Transcript lifetime & protein halflife of the gluconeogenic gene G6pc in liver

Range transcript lifetime ~20 - 30min: protein halflife 10 - 45min min
Organism Mouse Mus musculus
Reference Bahar Halpern K. et al., Bursty gene expression in the intact mammalian liver. Mol Cell. 2015 Apr 2 58(1):147-56. doi: 10.1016/j.molcel.2015.01.027. p.151 right column bottom paragraph to p.152 left column top paragraphPubMed ID25728770
Method P.148 left column bottom paragraph:"To assess the intrinsic variability in the expression of liver genes, [investigators] imaged individual mRNA molecules in mouse liver frozen sections using smFISH [Single molecule fluorescence in situ hybridization](Itzkovitz et al., 2012 and Lyubimova et al., 2013) (Figures 1 and S1). [They] used simultaneous DAPI [4',6-diamidino-2-phenylindole, a fluorescent stain] nuclear staining and phalloidin membrane staining to assign mRNA dots to individual cells. [They] developed an in situ ploidy classification algorithm (Supplemental Experimental Procedures) that enabled stratifying [their] single-cell mRNA counts by both tissue zone and ploidy class (Figures S1D–S1F)."
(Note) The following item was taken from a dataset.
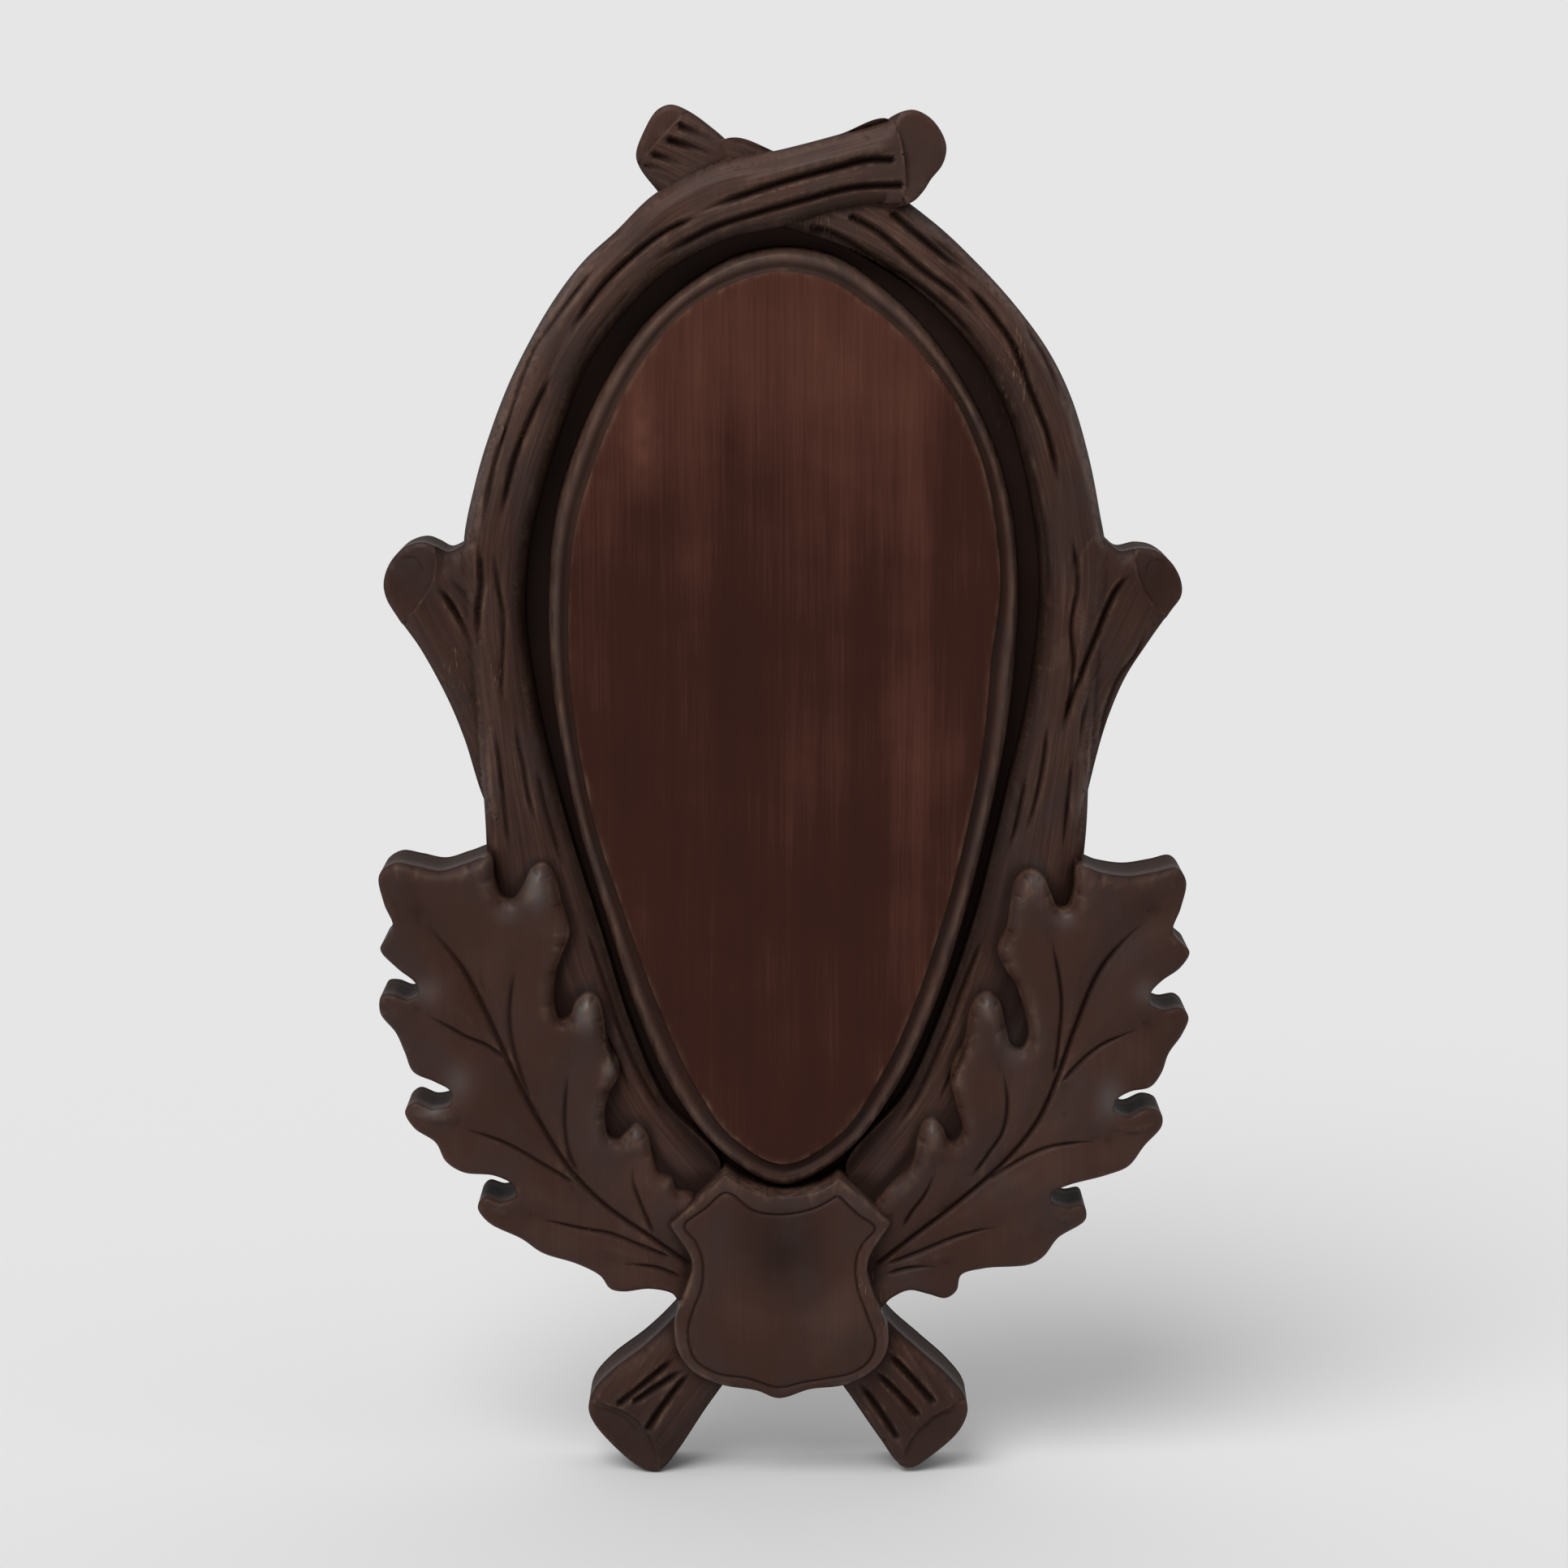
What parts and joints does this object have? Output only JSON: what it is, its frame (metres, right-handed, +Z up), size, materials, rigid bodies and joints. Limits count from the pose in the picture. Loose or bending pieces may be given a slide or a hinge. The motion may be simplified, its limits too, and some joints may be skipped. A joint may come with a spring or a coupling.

Comments P.151 right column bottom paragraph to p.152 left column top paragraph:"[Investigators'] in situ measurements indicated that the gluconeogenic gene G6pc [Glucose-6-phosphatase, catalytic subunit (glucose 6-phosphatase alpha)] has a particularly short transcript lifetime of ∼20–30 min (Figures 4B and 5 Table S1). To assess the impact of this feature on protein content, [they] measured G6PC protein levels before and after 1 hr of refeeding. Strikingly, [they] observe not only an almost complete shutdown of transcription and a decline of ∼70% in mRNA concentrations, but also a decline of ∼60% in protein concentrations over this period (Figures 5C and 5D). This decline indicates that G6PC protein is also highly unstable under these conditions (protein half-life of 10–45 min, depending on whether translation rates change Supplemental Experimental Procedures). This half-life is particularly short, considering that median protein half-lives are on the order of 50 hr in mammalian cells (BNID 106377)."